Existing technology capacities and load demand profiles
We collect the 2020 capacity of existing technologies in LMRB, including coal, oil, gas, hydropower, solar, wind, bioenergy, and transmission lines (Fig. 2B) based on published statistics by the Association of Southeast Asian Nations Centre (ASEAN) for Energy73. The capacity and distribution of existing cross-border power transmission lines are acquired from Li & Chang (2015)74. To better depict the load demand profiles in LMRB, we collect country-level hourly electricity data in 2020 from published studies6,19 (see details in Supplementary Note 1). Afterwards, original values are aggregated from hourly to four-hourly intervals to represent the load demand profiles in each modelled year. This aggregation is necessary because it is challenging and computationally expensive to optimize the high-dimensional energy system over an entire year (8,760 h) spanning the full planning horizon that often extends for several decades.
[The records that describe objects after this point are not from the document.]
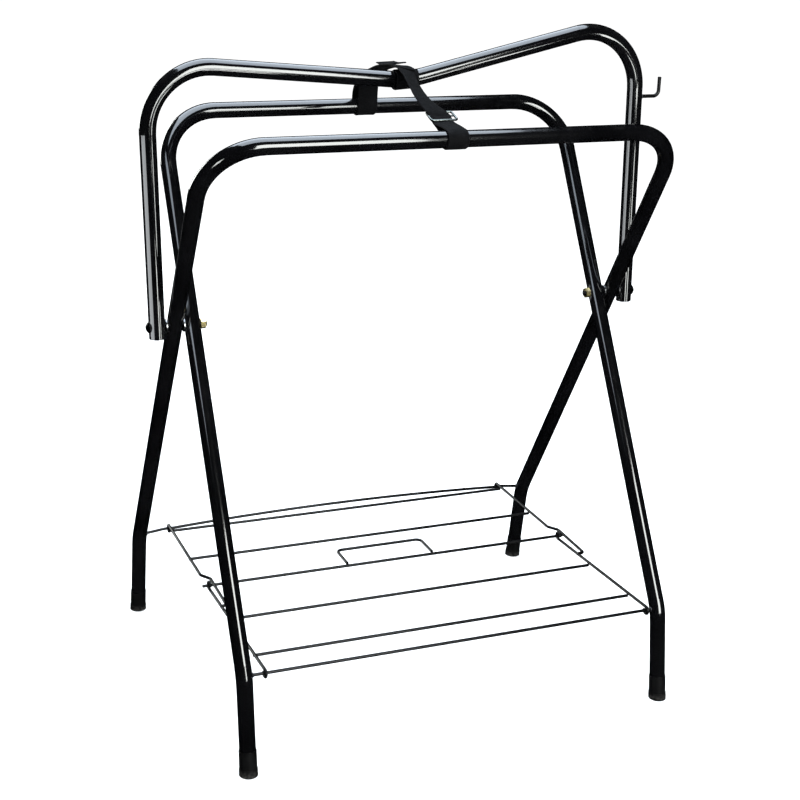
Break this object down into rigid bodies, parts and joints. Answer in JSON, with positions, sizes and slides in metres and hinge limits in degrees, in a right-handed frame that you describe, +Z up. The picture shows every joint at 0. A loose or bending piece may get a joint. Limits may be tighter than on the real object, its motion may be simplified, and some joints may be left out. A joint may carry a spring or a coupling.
{
  "type": "saddle rack",
  "caption": "Folding saddle rack: crossed bent tube frames under a dipped ridge tube, a fold-up wire shelf, a webbing strap and a bridle hook.",
  "frame": {"origin": "centre of the footprint box, on the floor under the foot tips", "axes": "+X along the rails towards the bridle hook, +Y from the front rail to the back rail, +Z up"},
  "size_m": [0.7664, 0.5412, 0.9299],
  "materials": {
    "tube_enamel": "gloss black enamel",
    "wire_enamel": "gloss black enamel on wire",
    "vinyl_tip": "satin black vinyl",
    "bolt_steel": "dark zinc",
    "zinc": "bright zinc",
    "yellow_zinc": "yellow zinc",
    "webbing": "woven black nylon",
    "buckle_steel": "bright nickel plate"
  },
  "bodies": {
    "ridge": {"ridge_frame": "tube_enamel", "bridle_hook": "wire_enamel", "pivot_bolt_left": "bolt_steel", "pivot_bolt_right": "bolt_steel", "lock_nut_left": "yellow_zinc", "lock_nut_right": "yellow_zinc", "outer_washer_left": "zinc", "outer_washer_right": "zinc", "inner_washer_left": "zinc", "inner_washer_right": "zinc", "strap_ridge_wrap": "webbing"},
    "front_rail_legs": {"front_rail_frame": "tube_enamel", "rear_tie_rod": "wire_enamel", "foot_tip_rear_left": "vinyl_tip", "foot_tip_rear_right": "vinyl_tip", "strap_front_loop": "webbing", "strap_front_span": "webbing", "strap_buckle": "buckle_steel"},
    "back_rail_legs": {"back_rail_frame": "tube_enamel", "front_tie_rod": "wire_enamel", "foot_tip_front_left": "vinyl_tip", "foot_tip_front_right": "vinyl_tip", "strap_rear_loop": "webbing", "strap_rear_span": "webbing"},
    "shelf_rear_half": {"shelf_hinge_rod": "wire_enamel", "shelf_handle": "wire_enamel", "rear_side_wire_left": "wire_enamel", "rear_side_wire_right": "wire_enamel", "rear_cross_wire_back": "wire_enamel", "rear_cross_wire_middle": "wire_enamel"},
    "shelf_front_half": {"front_side_wire_left": "wire_enamel", "front_side_wire_right": "wire_enamel", "front_cross_wire_middle": "wire_enamel", "front_cross_wire_front": "wire_enamel"}
  },
  "joints": [
    {"name": "front_rail_fold", "type": "hinge", "parent": "ridge", "child": "front_rail_legs", "pos_m": [-0.0074, 0, 0.54], "axis": [-1, 0, 0], "range_deg": [0, 23], "deforming": ["strap_front_span", "strap_buckle"]},
    {"name": "back_rail_fold", "type": "hinge", "parent": "ridge", "child": "back_rail_legs", "pos_m": [-0.0074, 0, 0.54], "axis": [1, 0, 0], "range_deg": [0, 23], "deforming": ["strap_rear_span"]},
    {"name": "shelf_rear_hinge", "type": "hinge", "parent": "front_rail_legs", "child": "shelf_rear_half", "pos_m": [-0.0074, 0.23593, 0.14127], "axis": [-1, 0, 0], "range_deg": [0, 76.2]},
    {"name": "shelf_middle_hinge", "type": "hinge", "parent": "shelf_rear_half", "child": "shelf_front_half", "pos_m": [-0.0074, 0.02596, 0.13761], "axis": [1, 0, 0], "range_deg": [0, 153.21]}
  ],
  "couplings": [
    {"joint": "back_rail_fold", "follows": "front_rail_fold", "ratio": 1},
    {"joint": "shelf_rear_hinge", "follows": "front_rail_fold", "ratio": 3.3132},
    {"joint": "shelf_middle_hinge", "follows": "front_rail_fold", "ratio": 6.6614}
  ]
}
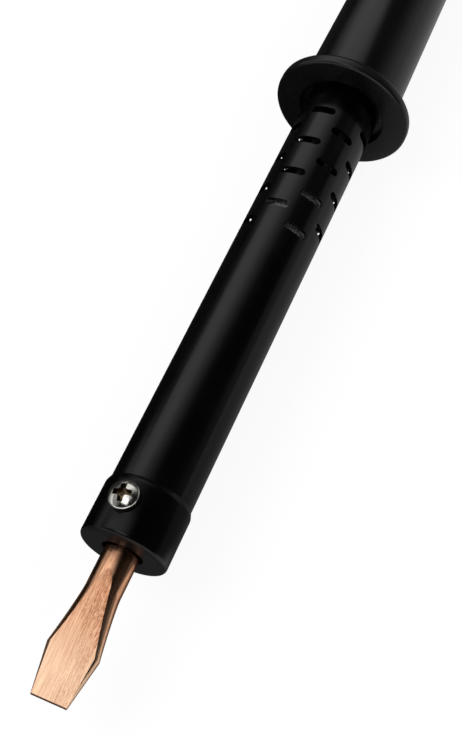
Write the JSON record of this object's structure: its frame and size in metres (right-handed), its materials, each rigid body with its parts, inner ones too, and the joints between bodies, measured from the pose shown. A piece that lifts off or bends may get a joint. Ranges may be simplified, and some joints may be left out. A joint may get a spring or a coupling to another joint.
{
  "type": "electric soldering iron",
  "caption": "Electric soldering iron: slotted black barrel, round hand guard, tapered handle, and a forged copper chisel bit clamped in the collar by a set screw.",
  "frame": {"origin": "centre of the cord inlet's mouth, on the end cap's rear face", "axes": "+X along the iron's axis from the bit to the handle and out of the cord inlet, +Z square to the bit's flat face, +Y completes the right-handed frame"},
  "size_m": [0.2863, 0.0356, 0.0356],
  "materials": {
    "handle_black": "satin black moulding",
    "guard_black": "satin black moulding",
    "black_paint": "heat-proof satin black",
    "copper": "filed copper",
    "nickel": "bright nickel plate",
    "zinc_steel": "zinc plate",
    "bare_steel": "turned",
    "casing_sheet": "dull sheet",
    "mica": "wrapped mica sheet",
    "resistance_wire": "oxidised",
    "steatite": "unglazed",
    "lead_nickel": "drawn wire",
    "terminal_brass": "turned"
  },
  "bodies": {
    "iron": {"handle_grip": "handle_black", "hand_guard": "guard_black", "handle_screws": "zinc_steel", "end_cap": "handle_black", "end_cap_screw": "zinc_steel", "cord_clamp": "zinc_steel", "cord_clamp_screws": "zinc_steel", "barrel_tube": "black_paint", "front_collar": "black_paint", "barrel_bush": "bare_steel", "heater_core_tube": "bare_steel", "inner_mica": "mica", "heating_winding": "resistance_wire", "outer_mica": "mica", "heater_casing": "casing_sheet", "front_ceramic_bush": "steatite", "rear_ceramic_bush": "steatite", "centring_ring": "bare_steel", "live_lead": "lead_nickel", "neutral_lead": "lead_nickel", "ceramic_beads": "steatite", "earth_tag": "terminal_brass", "earth_screw": "zinc_steel", "earth_lead": "lead_nickel", "terminal_block": "steatite", "terminal_tubes": "terminal_brass", "terminal_screws": "zinc_steel"},
    "bit": {"soldering_bit": "copper"},
    "clamp_screw": {"set_screw": "nickel"}
  },
  "joints": [
    {"name": "bit_slide", "type": "slide", "parent": "iron", "child": "bit", "axis": [-1, 0, 0], "range_m": [0, 0.094]},
    {"name": "set_screw_turn", "type": "hinge", "parent": "iron", "child": "clamp_screw", "pos_m": [-0.2441, 0, 0], "axis": [0, 0.2588, 0.9659], "range_deg": [0, 720]}
  ]
}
In addition, electricity load demand is projected to grow rapidly in the coming decades due to the economic growth in LMRB24. Therefore, we further calculate the four-hourly load demand for each modelled year in the future (2020~2050) by using the projected annual average growth rate of 2.7% for Thailand75, 6.0% for Vietnam76, 8.8% for Cambodia19, 9.5% for Laos19 and 2.7% for Myanmar75 with electricity load demand data in 2020 for each country.
Carbon emission limits
For each modelled year between 2020 and 2050, we collect country-level decarbonization targets from the Climate Action Tracker77, which rates countries based on their efforts to keep temperature increases well below 2 °C and strive for a limit of 1.5 °C above pre-industrial levels. In this study, we use the CAT ratings for the 1.5 °C limit to establish the maximum allowable carbon emissions for each country, ensuring their policies align with the Paris Agreement’s 1.5 °C goal. We then aggregate these carbon emissions across all countries in the LMRB and apply a unified carbon emission constraint that supports the target of limiting long-term warming to 1.5 °C for the entire region.